Energy CEOs from Exxon, Chevron and ConocoPhillips warned the White House that disruptions in the Strait of Hormuz tied to the Iran conflict could drive oil prices higher and trigger refined-fuel shortages, keeping markets volatile. The administration is considering measures including easing sanctions on Russian oil, releasing emergency crude reserves and boosting Venezuelan flows, though executives said reopening the Strait is the only durable fix. U.S. stock futures rose as investors tracked the Iran developments ahead of a key Fed meeting.

Analysis

Immediate market mechanics point to a widening of refined-product cracks and crude-grade basis dispersion: lighter sweet barrels become a higher value marginally and heavy/sour differentials will likely widen by $3–$10/bbl over 30–90 days if logistical frictions persist. That favors short-cycle refiners with coker capacity and access to light sweet feedstock while penalising assets that are long heavy grades without upgrading capacity.
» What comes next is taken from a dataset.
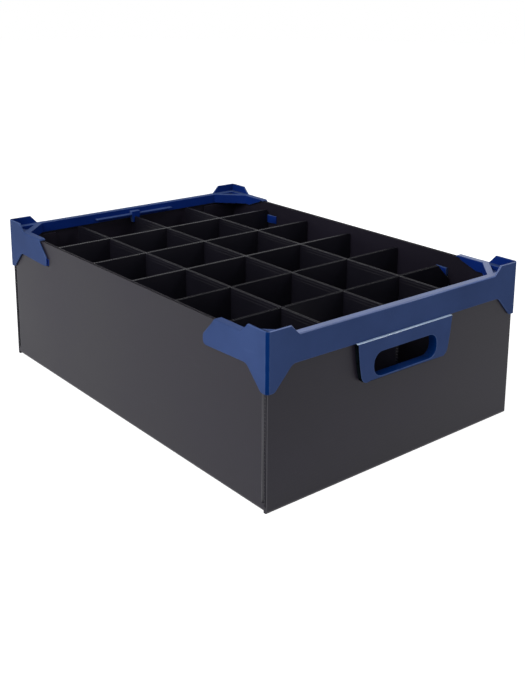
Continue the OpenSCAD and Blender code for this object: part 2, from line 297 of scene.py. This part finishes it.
def plastic(name, finish):
    material, tree = freshMaterial(name)
    place = addNode(tree, "ShaderNodeTexCoord").outputs["Object"]
    grain = noiseNode(tree, place, *surface["grain"])
    drag = noiseNode(tree, place, finish["drag"], surface["dragDetail"])
    patches = noiseNode(tree, place, (finish["patches"],) * 3, surface["patchDetail"])

    # scuffs lie in loose groups; edges that the mesh marks as worn, and the foot, have most of them
    scratch = rangeNode(tree, noiseNode(tree, place, *surface["scratches"]), *surface["scratchRange"])
    group = rangeNode(tree, noiseNode(tree, place, *surface["groups"]), *surface["groupRange"])
    scuffs = mathNode(tree, "MULTIPLY", scratch, group)
    marked = addNode(tree, "ShaderNodeAttribute", {"attribute_name": "worn"}).outputs["Fac"]
    rubbing = rangeNode(tree, noiseNode(tree, place, *surface["rubbing"]), *surface["rubRange"])
    worn = mathNode(tree, "MAXIMUM", scuffs, mathNode(tree, "MULTIPLY", marked, rubbing))
    if finish["wornBelow"]:
        height = addNode(tree, "ShaderNodeSeparateXYZ", Vector=place).outputs["Z"]
        foot = rangeNode(tree, height, 0.0, finish["wornBelow"], surface["footWear"], 0.0)
        worn = mathNode(tree, "MAXIMUM", worn, mathNode(tree, "MULTIPLY", foot, scratch))

    depth = finish["patchDepth"]
    tone = rangeNode(tree, patches, *surface["patchRange"], 0.0, 1.0)
    colour = blendNode(tree, tone, shade(finish["colour"], 1 - depth), shade(finish["colour"], 1 + depth))
    colour = blendNode(tree, worn, colour, finish["scuffed"])

    middle, spread = finish["roughness"], surface["roughSpread"]
    rough = rangeNode(tree, patches, *surface["patchRange"], middle - spread, middle + spread)
    rough = mathNode(tree, "ADD", rough, mathNode(tree, "MULTIPLY", worn, surface["wornRough"]))
    relief = mathNode(tree, "MULTIPLY", grain, surface["grainRise"])
    relief = mathNode(tree, "ADD", relief, mathNode(tree, "MULTIPLY", drag, surface["dragRise"]))
    if finish["flutes"]:
        axis, pitch, rise = finish["flutes"]
        webs = addNode(
            tree, "ShaderNodeTexWave", {"bands_direction": axis},
            Vector=place, Scale=surface["wavePeriod"] / pitch,
        ).outputs["Fac"]
        line = mathNode(tree, "POWER", webs, surface["webSharpness"])
        relief = mathNode(tree, "ADD", relief, mathNode(tree, "MULTIPLY", line, rise))
        rough = mathNode(tree, "ADD", rough, mathNode(tree, "MULTIPLY", line, surface["webRough"]))
    bump = addNode(tree, "ShaderNodeBump", Strength=surface["bump"], Distance=1.0, Height=relief)
    shader = addNode(
        tree, "ShaderNodeBsdfPrincipled",
        Base_Color=colour, Roughness=rough, Normal=bump.outputs["Normal"],
    )
    shader.inputs["Specular IOR Level"].default_value = finish["gloss"]
    addNode(tree, "ShaderNodeOutputMaterial", Surface=shader.outputs[0])
    return material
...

Shipping and insurance cost inflation is an underappreciated amplifier — a sustained rise in time-charter and insurance rates (days–weeks) will raise delivered fuel costs, push more crude into floating storage, and temporarily tighten availability on land, amplifying price volatility even if nominal supply recovers. Expect tangible margin transfer to tanker owners and P&I insurers within weeks, and a secondary impact on trading desks as carry markets invert. Policy levers (strategic releases, sanctions waivers) can compress premiums rapidly; those are binary catalysts with 2–8 week tails that can unwind much of near-term risk premia. Conversely, a protracted disruption would shift structural pricing for 6–18 months, driving capital reallocation toward upgrading/refinery conversions and faster capex in US light-basin production. From a security-selection lens, integrated majors will show defensive cashflow but limited rerating potential; pure refiners and short-cycle producers capture most margin upside. Volatility will favour option structures and relative-value pairs that isolate operational exposure from headline oil moves rather than naked directional crude bets.